%%
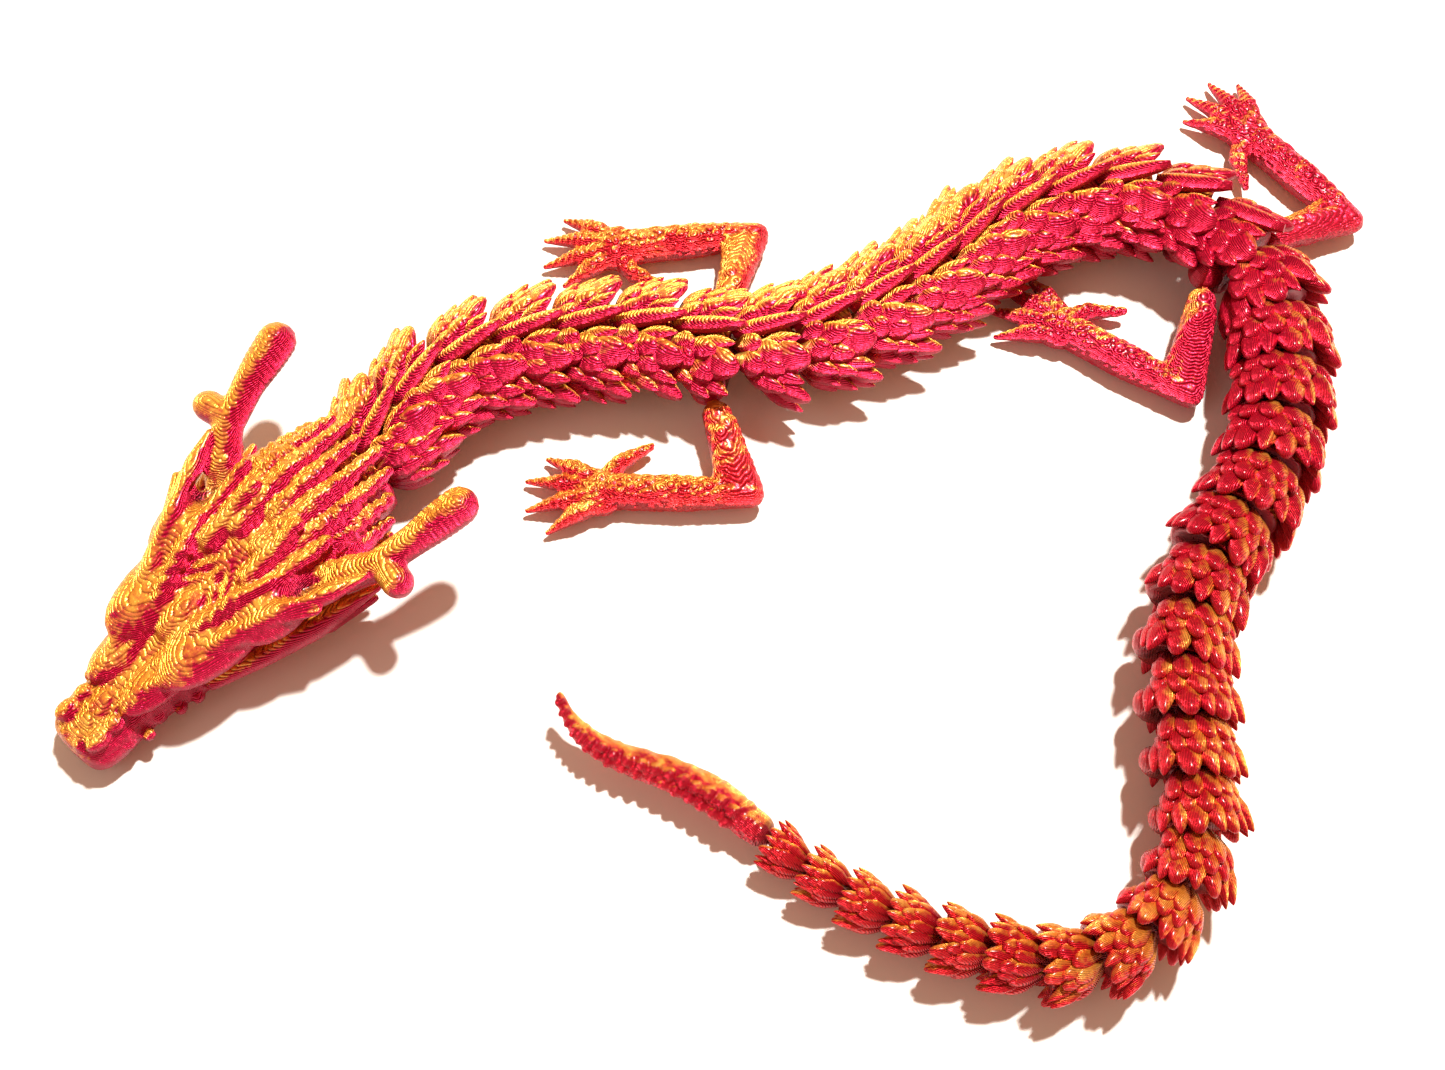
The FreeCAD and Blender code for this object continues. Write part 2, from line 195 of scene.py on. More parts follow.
def segmentName(k):
    if k == 0:
        return "head"
    chest, hip, last = (chainSettings[part] for part in ("chest", "hip", "last"))
    if k < chest:
        return "neck_segment_%02d" % k
    if k == chest:
        return "chest_segment"
    if k < hip:
        return "back_segment_%02d" % (k - chest)
    if k == hip:
        return "hip_segment"
    if k <= last:
        return "tail_segment_%02d" % (k - hip)
    return "tail_tip"


def jointBetween(a, b):
    for joint in frame["joints"]:
        if {joint["parent"], joint["child"]} == {a, b}:
            return Vector(joint["pos_m"])
    raise KeyError(a + " " + b)


ballCentres = [None] + [jointBetween(segmentName(k - 1), segmentName(k))
                        for k in range(1, chainSettings["last"] + 2)]


def lean(k):
    s = chainSettings
    share = (k - s["leanStarts"]) / (s["leanEnds"] - s["leanStarts"])
    return math.radians(s["fullLean"]) * max(0.0, min(1.0, share))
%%
▸ Objective: Give the listing above again, word for word.

▸ The response:
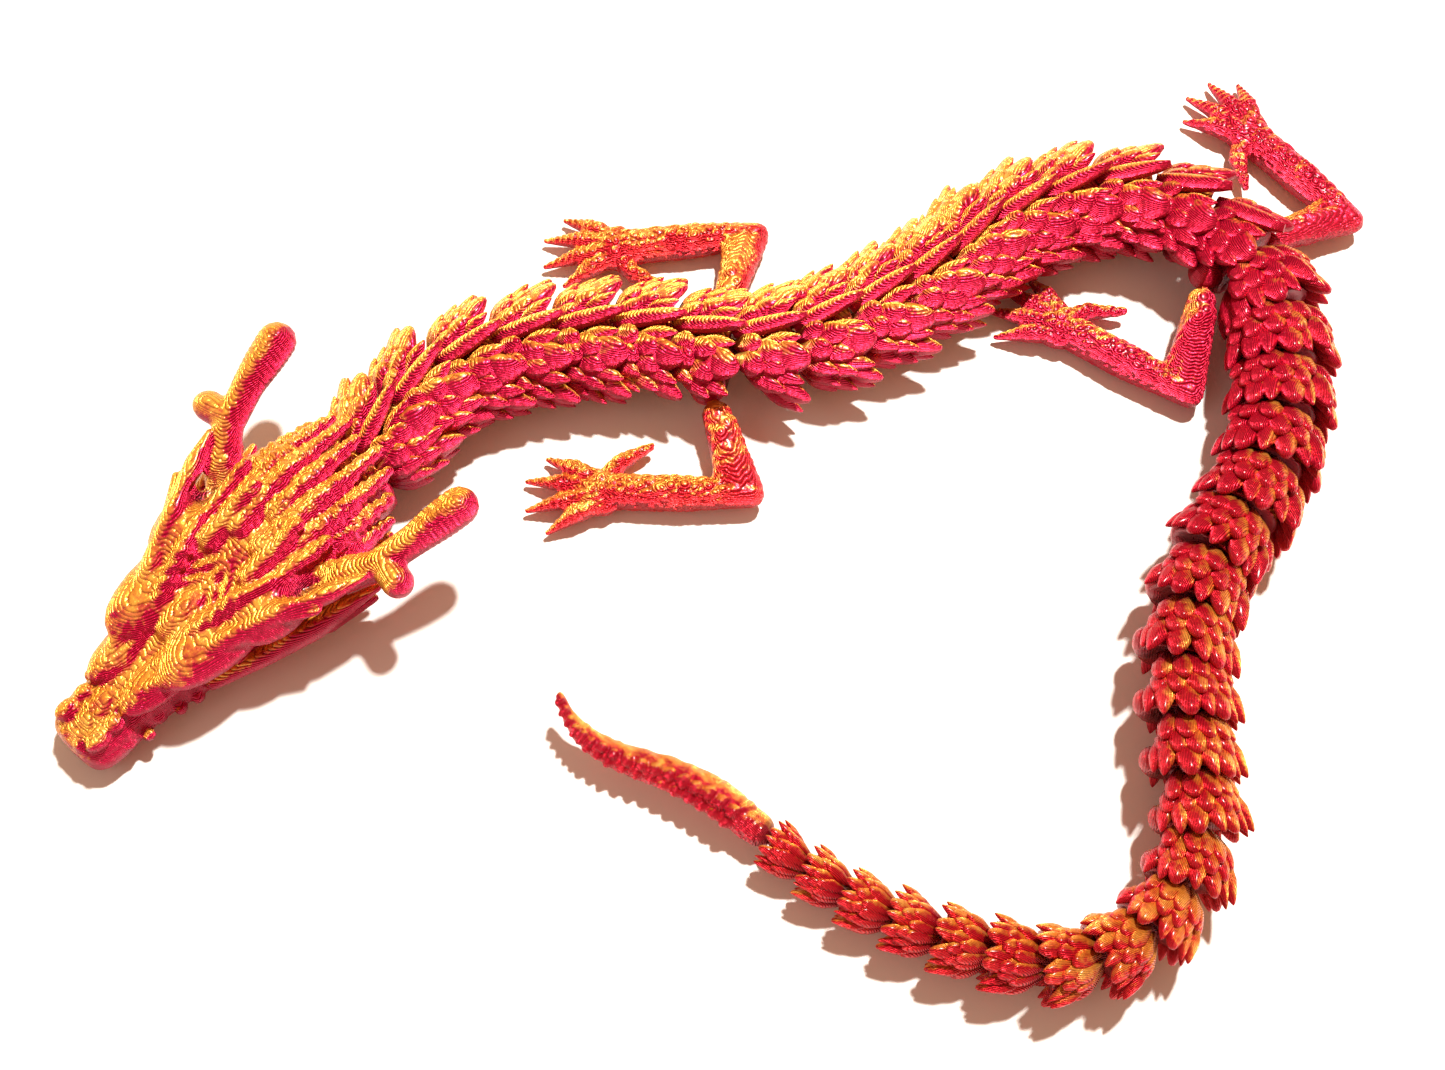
The FreeCAD and Blender code for this object continues. Write part 2, from line 195 of scene.py on. More parts follow.
def segmentName(k):
    if k == 0:
        return "head"
    chest, hip, last = (chainSettings[part] for part in ("chest", "hip", "last"))
    if k < chest:
        return "neck_segment_%02d" % k
    if k == chest:
        return "chest_segment"
    if k < hip:
        return "back_segment_%02d" % (k - chest)
    if k == hip:
        return "hip_segment"
    if k <= last:
        return "tail_segment_%02d" % (k - hip)
    return "tail_tip"


def jointBetween(a, b):
    for joint in frame["joints"]:
        if {joint["parent"], joint["child"]} == {a, b}:
            return Vector(joint["pos_m"])
    raise KeyError(a + " " + b)


ballCentres = [None] + [jointBetween(segmentName(k - 1), segmentName(k))
                        for k in range(1, chainSettings["last"] + 2)]


def lean(k):
    s = chainSettings
    share = (k - s["leanStarts"]) / (s["leanEnds"] - s["leanStarts"])
    return math.radians(s["fullLean"]) * max(0.0, min(1.0, share))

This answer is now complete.